## Task brief
The complete listing should be restated exactly.
## begin Data lines
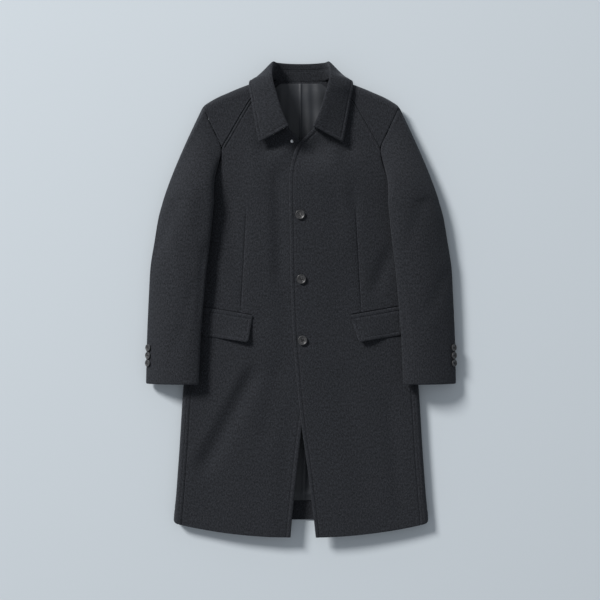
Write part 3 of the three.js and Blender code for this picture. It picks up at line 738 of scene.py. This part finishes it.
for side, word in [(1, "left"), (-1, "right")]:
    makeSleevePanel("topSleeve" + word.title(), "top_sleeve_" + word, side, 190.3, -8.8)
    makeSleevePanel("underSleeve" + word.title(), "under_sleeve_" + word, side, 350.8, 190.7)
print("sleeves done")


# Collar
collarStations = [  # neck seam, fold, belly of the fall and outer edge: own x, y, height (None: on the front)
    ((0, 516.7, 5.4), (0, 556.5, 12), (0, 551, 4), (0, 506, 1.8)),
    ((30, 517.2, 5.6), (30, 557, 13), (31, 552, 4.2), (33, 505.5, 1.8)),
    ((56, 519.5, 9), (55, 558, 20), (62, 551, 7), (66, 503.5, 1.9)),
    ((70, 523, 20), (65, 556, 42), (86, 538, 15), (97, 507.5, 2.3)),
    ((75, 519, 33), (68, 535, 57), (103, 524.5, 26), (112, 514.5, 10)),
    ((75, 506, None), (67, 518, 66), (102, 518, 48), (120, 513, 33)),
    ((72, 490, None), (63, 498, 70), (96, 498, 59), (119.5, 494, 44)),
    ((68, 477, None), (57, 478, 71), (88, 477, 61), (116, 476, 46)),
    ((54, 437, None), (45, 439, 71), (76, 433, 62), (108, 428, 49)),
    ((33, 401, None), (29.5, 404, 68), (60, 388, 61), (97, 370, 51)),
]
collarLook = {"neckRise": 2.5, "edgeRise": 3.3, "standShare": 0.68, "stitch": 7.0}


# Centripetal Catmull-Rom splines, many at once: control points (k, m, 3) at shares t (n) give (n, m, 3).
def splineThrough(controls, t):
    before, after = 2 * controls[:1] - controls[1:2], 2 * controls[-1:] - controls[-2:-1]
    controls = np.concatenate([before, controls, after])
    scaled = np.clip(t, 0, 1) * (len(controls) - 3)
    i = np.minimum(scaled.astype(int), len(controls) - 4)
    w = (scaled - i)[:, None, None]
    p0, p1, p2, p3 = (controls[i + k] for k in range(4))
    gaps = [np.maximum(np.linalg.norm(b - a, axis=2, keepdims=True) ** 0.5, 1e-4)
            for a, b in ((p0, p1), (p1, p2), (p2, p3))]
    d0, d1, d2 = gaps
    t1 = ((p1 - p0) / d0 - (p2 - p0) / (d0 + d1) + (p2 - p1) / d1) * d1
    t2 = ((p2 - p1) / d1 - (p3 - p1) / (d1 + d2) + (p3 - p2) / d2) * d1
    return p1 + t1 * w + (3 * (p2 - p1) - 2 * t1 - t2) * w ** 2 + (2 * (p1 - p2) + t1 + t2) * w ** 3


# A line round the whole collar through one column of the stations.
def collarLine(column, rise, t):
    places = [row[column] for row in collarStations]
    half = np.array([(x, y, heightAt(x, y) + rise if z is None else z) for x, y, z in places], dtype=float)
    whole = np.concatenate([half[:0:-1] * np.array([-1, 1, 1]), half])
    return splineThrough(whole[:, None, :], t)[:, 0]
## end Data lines
## Expected answer
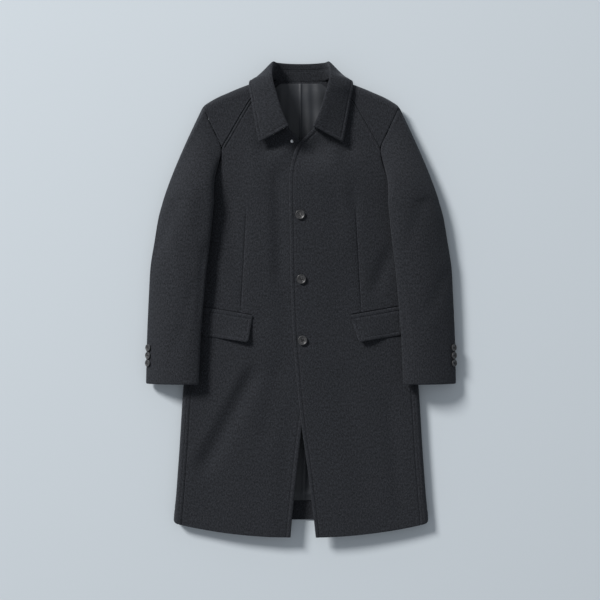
Write part 3 of the three.js and Blender code for this picture. It picks up at line 738 of scene.py. This part finishes it.
for side, word in [(1, "left"), (-1, "right")]:
    makeSleevePanel("topSleeve" + word.title(), "top_sleeve_" + word, side, 190.3, -8.8)
    makeSleevePanel("underSleeve" + word.title(), "under_sleeve_" + word, side, 350.8, 190.7)
print("sleeves done")


# Collar
collarStations = [  # neck seam, fold, belly of the fall and outer edge: own x, y, height (None: on the front)
    ((0, 516.7, 5.4), (0, 556.5, 12), (0, 551, 4), (0, 506, 1.8)),
    ((30, 517.2, 5.6), (30, 557, 13), (31, 552, 4.2), (33, 505.5, 1.8)),
    ((56, 519.5, 9), (55, 558, 20), (62, 551, 7), (66, 503.5, 1.9)),
    ((70, 523, 20), (65, 556, 42), (86, 538, 15), (97, 507.5, 2.3)),
    ((75, 519, 33), (68, 535, 57), (103, 524.5, 26), (112, 514.5, 10)),
    ((75, 506, None), (67, 518, 66), (102, 518, 48), (120, 513, 33)),
    ((72, 490, None), (63, 498, 70), (96, 498, 59), (119.5, 494, 44)),
    ((68, 477, None), (57, 478, 71), (88, 477, 61), (116, 476, 46)),
    ((54, 437, None), (45, 439, 71), (76, 433, 62), (108, 428, 49)),
    ((33, 401, None), (29.5, 404, 68), (60, 388, 61), (97, 370, 51)),
]
collarLook = {"neckRise": 2.5, "edgeRise": 3.3, "standShare": 0.68, "stitch": 7.0}


# Centripetal Catmull-Rom splines, many at once: control points (k, m, 3) at shares t (n) give (n, m, 3).
def splineThrough(controls, t):
    before, after = 2 * controls[:1] - controls[1:2], 2 * controls[-1:] - controls[-2:-1]
    controls = np.concatenate([before, controls, after])
    scaled = np.clip(t, 0, 1) * (len(controls) - 3)
    i = np.minimum(scaled.astype(int), len(controls) - 4)
    w = (scaled - i)[:, None, None]
    p0, p1, p2, p3 = (controls[i + k] for k in range(4))
    gaps = [np.maximum(np.linalg.norm(b - a, axis=2, keepdims=True) ** 0.5, 1e-4)
            for a, b in ((p0, p1), (p1, p2), (p2, p3))]
    d0, d1, d2 = gaps
    t1 = ((p1 - p0) / d0 - (p2 - p0) / (d0 + d1) + (p2 - p1) / d1) * d1
    t2 = ((p2 - p1) / d1 - (p3 - p1) / (d1 + d2) + (p3 - p2) / d2) * d1
    return p1 + t1 * w + (3 * (p2 - p1) - 2 * t1 - t2) * w ** 2 + (2 * (p1 - p2) + t1 + t2) * w ** 3


# A line round the whole collar through one column of the stations.
def collarLine(column, rise, t):
    places = [row[column] for row in collarStations]
    half = np.array([(x, y, heightAt(x, y) + rise if z is None else z) for x, y, z in places], dtype=float)
    whole = np.concatenate([half[:0:-1] * np.array([-1, 1, 1]), half])
    return splineThrough(whole[:, None, :], t)[:, 0]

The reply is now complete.